5. Doch vielleicht meinst du, weil über die Existenz einer Vorsehung kein Zweifel obwalten kann, erforschen zu müssen, ob das himmlische Reich durch die Macht eines Einzigen oder durch den Willen einer Mehrheit regiert wird. Aber das klarzustellen ist nicht schwer; man darf nur die irdischen Reiche überdenken, welche jedenfalls ihr Muster im Himmel haben. 6. Wann hat je die Teilung einer Herrschaft mit Vertrauen begonnen und ohne Blut geendet? Ich will nicht reden von den Persern, welche nach dem Rossewiehern den Vorrang zuteilten, will schweigen von der veralteten Fabel vom Thebanerpaar.

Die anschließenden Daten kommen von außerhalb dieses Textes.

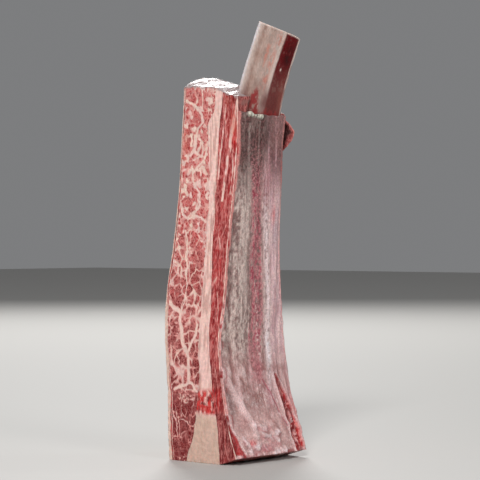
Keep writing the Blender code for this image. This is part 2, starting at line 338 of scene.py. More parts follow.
class Finish:
    """A material's nodes, with short calls for the few kinds that raw meat needs."""

    def __init__(self, name):
        self.material = bpy.data.materials.new(name)
        self.material.use_nodes = True
        self.nodes = self.material.node_tree.nodes
        self.links = self.material.node_tree.links
        self.shader = self.nodes["Principled BSDF"]
        self.place = self.add("ShaderNodeTexCoord").outputs["Object"]

    def add(self, kind, given=(), **settings):
        """A new node with its settings, and with what is given to each of its sockets."""
        node = self.nodes.new(kind)
        for key, value in settings.items():
            setattr(node, key, value)
        for socket, value in dict(given).items():
            self.feed(node.inputs[socket], value)
        return node

    def feed(self, socket, value):
        """Sets a socket from a number, a colour or another node's output."""
        if isinstance(value, bpy.types.NodeSocket):
            self.links.new(value, socket)
        elif isinstance(value, tuple) and len(value) == 3 and len(socket.default_value) == 4:
            socket.default_value = (*value, 1)
        else:
            socket.default_value = value

    def mask(self, name, output="Fac"):
        """A mask or colour stored on the mesh's points."""
        return self.add("ShaderNodeAttribute", attribute_name=name).outputs[output]

    def stretched(self, stretch):
        scale = tuple(1 / part for part in stretch)
        node = self.add("ShaderNodeMapping", {"Vector": self.place, "Scale": scale})
        return node.outputs["Vector"]

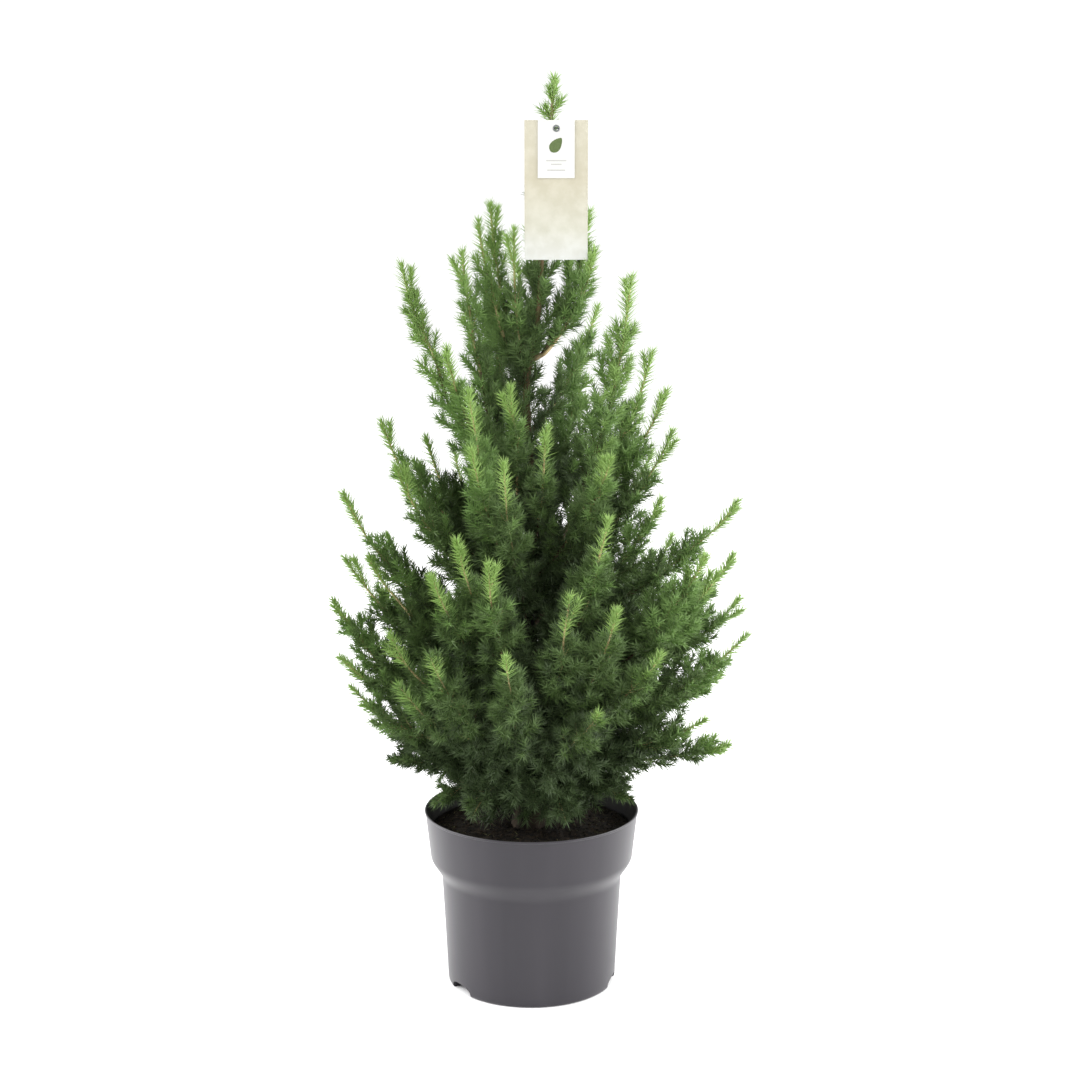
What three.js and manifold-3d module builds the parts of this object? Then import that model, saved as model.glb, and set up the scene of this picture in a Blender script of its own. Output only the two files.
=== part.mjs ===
// A dwarf Alberta spruce in a round nursery container, with a plain hang tag on its leader.
// Units are millimetres and +Z is up. The origin is the centre of the pot's flat underside.
// The front of the plant faces -Y. A bearing is in degrees round the pot's axis, 0 at the
// front and 90 at the right (+X).
import * as THREE from 'three';
import { mergeVertices } from 'three/addons/utils/BufferGeometryUtils.js';
import Module from 'manifold-3d';

const wasm = await Module();
wasm.setup();

// ---------------------------------------------------------------- driving dimensions

const GAP = 0.4; // clearance between pieces that touch
const RIM_GAP = 12; // from the rim's outer edge to foliage that hangs inside it
const FOLIAGE_GAP = 1.5; // clearance between neighbouring masses of foliage

const POT = {
  height: 159.5,
  rimRadius: 95,
  lipHeight: 2.5, // the lip's upright outer face
  lipSwell: 1.6, // how far the lip stands out from the collar
  lipThickness: 2.8,
  collarFoot: 112, // height of the collar's lower edge
  collarRadius: 88,
  shoulderFoot: 96, // height where the shoulder meets the wall
  wallRadius: 80,
  footRadius: 75,
  baseCorner: 3.5,
  thickness: 2,
  floor: 4, // the inner floor's height
  sides: 32,
};
const NOTCH = { width: 30, height: 8, depth: 7, bearings: [-58, 77, 122, 257] };

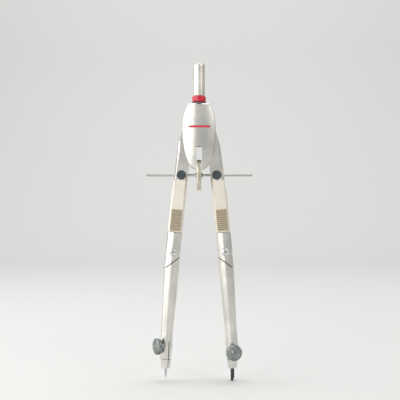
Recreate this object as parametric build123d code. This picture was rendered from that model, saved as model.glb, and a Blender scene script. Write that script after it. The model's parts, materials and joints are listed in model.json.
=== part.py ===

Weltbekannt ist die Erzählung über die Zwillingsbrüder, die Herrschaft über Hirten und Hütte betreffend. Die Kämpfe zwischen Schwiegersohn und Schwiegervater überfluteten den ganzen Erdkreis und das Geschick eines so großen Reiches bot nicht Raum für zwei. 7. Sieh weiterhin: Eine Königin haben die Bienen, einen Führer die Herden, einen Leitstier die Zugtiere. Du glaubst, daß im Himmel die höchste Macht geteilt ist und die Gewalt jener wahren, göttlichen Majestät gespalten ist. Aber es ist sonnenklar, daß Gott der Vater aller S. 164 weder einen Anfang noch ein Ende hat. Er verleiht allen Dingen Dasein, sich selbst Unendlichkeit; er war vor der Welt sich selbst eine Welt. Er regiert durch sein Wort alles, was ist, ordnet es durch seine Vernunft und vollendet es durch seine Macht. 8. Man kann ihn nicht sehen; er ist zu licht für das Auge. Ebensowenig kann er betastet werden, denn er ist für die Berührung zu fein; auch nicht gemessen werden, denn er ist über unsere Sinne erhaben, unendlich, unermeßlich und nur sich selbst in seiner ganzen Größe bekannt. Unser Herz aber ist zu beschränkt, um ihn zu begreifen und deshalb schätzen wir ihn so am besten, wenn wir ihn unschätzbar nennen. 9. Ich möchte sprechen, wie ich denke: Wer Gottes Größe zu kennen glaubt, schmälert sie; wer sie nicht schmälern will, kennt sie nicht. 10. Man suche auch keinen Namen für Gott: „Gott“ ist sein Name. Nur da braucht man mehrere Worte, wo man die Einzelwesen in der Mehrheit durch besondere kennzeichnende Benennungen unterscheiden muß: dem Gott, welcher nur Einer ist, gehört das Wort „Gott“ ganz allein an. Wenn man ihn z. B. Vater nennt, so könnte man an einen fleischlichen Vater denken; wenn König, so könnte man einen irdischen vermuten; wenn Herrn, so wird man sicherlich ein sterbliches Wesen darunter verstehen. Laß die Namenszutaten weg und du wirst ihn in seiner vollen Klarheit schauen.
11. Übrigens herrscht in diesem Punkt nicht allgemeine Übereinstimmung? Ich horche auf das gewöhnliche Volk. Wenn es zum Himmel seine Hände emporhebt, sagt es nichts anderes als „Gott“ und „Gott ist groß“ und „Gott ist wahrhaftig“ und „so Gott will“. Ist das die natürliche Ausdrucksweise des Volkes oder das Gebetet eines gläubigen Christen? Auch wer Jupiter als Oberherrn anerkennt, täuscht sich im Namen, nimmt aber mit uns eine einheitliche Macht an.